Single mothers have option of Pa. college program

March 11, 2001

Single mothers have option of Pa. college program

By STACEY DANZUSO / Staff Writer, Chambersburg

CHAMBERSBURG, Pa. - Rosenna Williams' car used to be her only friend. The single mom had no time for a life outside of shuttling herself to work and school and her son to a day-care center.

But now Williams, 32, leads a fairly ordinary life as a junior at Wilson College, sharing on-campus living quarters with her 8-year-old son, Trevor.

Williams, who has an associate's degree, began working toward a bachelor's degree last fall through Wilson College's Women With Children Program.

The small liberal arts college in Chambersburg is one of only a handful of higher-education institutions in the country to offer on-campus housing to single mothers and their children, said Mary Taylor, program director.


"Single mothers are the poorest of the poor in our country. The only way out of poverty is through education," she said.

Currently, there are 16 mothers with 19 children living in two-room suites in Prentis Hall. This fall, the program will be at capacity with 23 mothers - about 10 percent of all students, Taylor said.

Wilson began the program with three women in the fall of 1996 and has slowly expanded it. Prentis Hall is a three-floor dormitory with kitchens and computers on every floor and a day-care center in the basement.

Taylor said the program was a logical move for Wilson.

"We're a women's college and our mission is to serve women in today's society. One of those groups is single mothers, and they're generally not served by higher education," Taylor said.

Women in the program range in age from 18 to 38, and the children are from 6 months to 10 years old.

Children more than 20 months can use the day-care center on the premises. Mothers must find alternate care for younger children in the community, but beginning this fall, an endowment will cover all day-care costs, Taylor said.

Older children are enrolled in Chambersburg schools and picked up at a bus stop outside of Prentis Hall.

The women must apply for admission to the college like any other student. Once accepted, they can apply to the Women With Children Program.

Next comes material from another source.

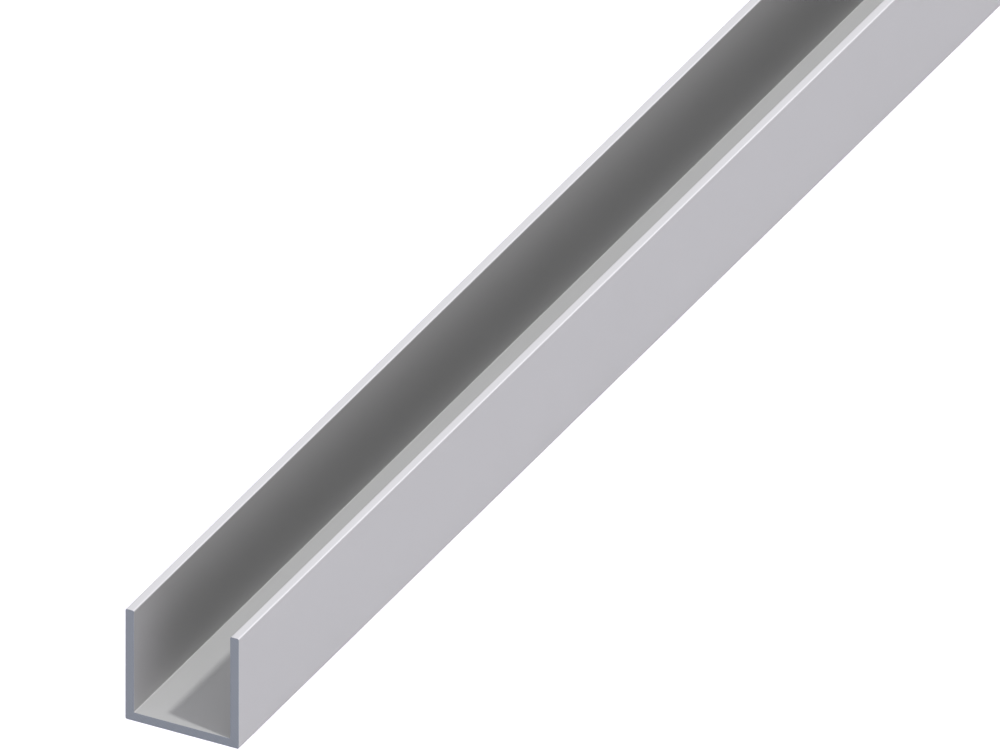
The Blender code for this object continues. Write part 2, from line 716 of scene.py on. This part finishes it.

"Everyone comes with their own baggage, whether they are a mom or not," Taylor said. "We're looking for students committed to education that can visualize themselves graduating."

So far, eight women have graduated from the program, and two more are slated to graduate this spring.

Taylor said the program has become part of the culture of the college, to the point all students are used to sharing the dining hall with the children.

"Some of the older girls run around more than the kids do," said Williams, who is originally from Washington.

She most recently lived in Columbia, Md., where she earned her associate's degree at a community college.

She was ready to begin working on a bachelor's degree in visual and performing arts at another school when she heard about Wilson's program.

"I couldn't pass on living on campus. I would have had a 40-minute commute each way at another college," she said.

Instead, she sees off Trevor at the bus stop and heads to her own classes. By the time she picks him up from the YMCA's after-care program in the evenings, she's done with class, run her errands and is ready to spend time with her son.

"When he gets home it's Trevor-time," she said.

Her own homework waits until Trevor's is finished and he's tucked in bed in his room. Williams set up the first room as a combination living room-bedroom for herself.

She is able to squeeze in some campus activities and is the residence hall's student government representative and president of the Baptist Student Union.

"It's pretty awesome to be able to do that. When I had my own apartment, my car was my best friend - I had no life outside of that," she said.

Now, she has a pool of women in the same situation to which she can relate.

And while she knows she will be paying back student loans for years to come, she said that's better than worrying if she'll be able to buy groceries next week.

"There is nothing like going to college and getting a solid background so you will be able to pay the bills," she said. "What keeps me here and focused is I don't want to go back to working a dead-end job, wondering how to live on $8.50 an hour."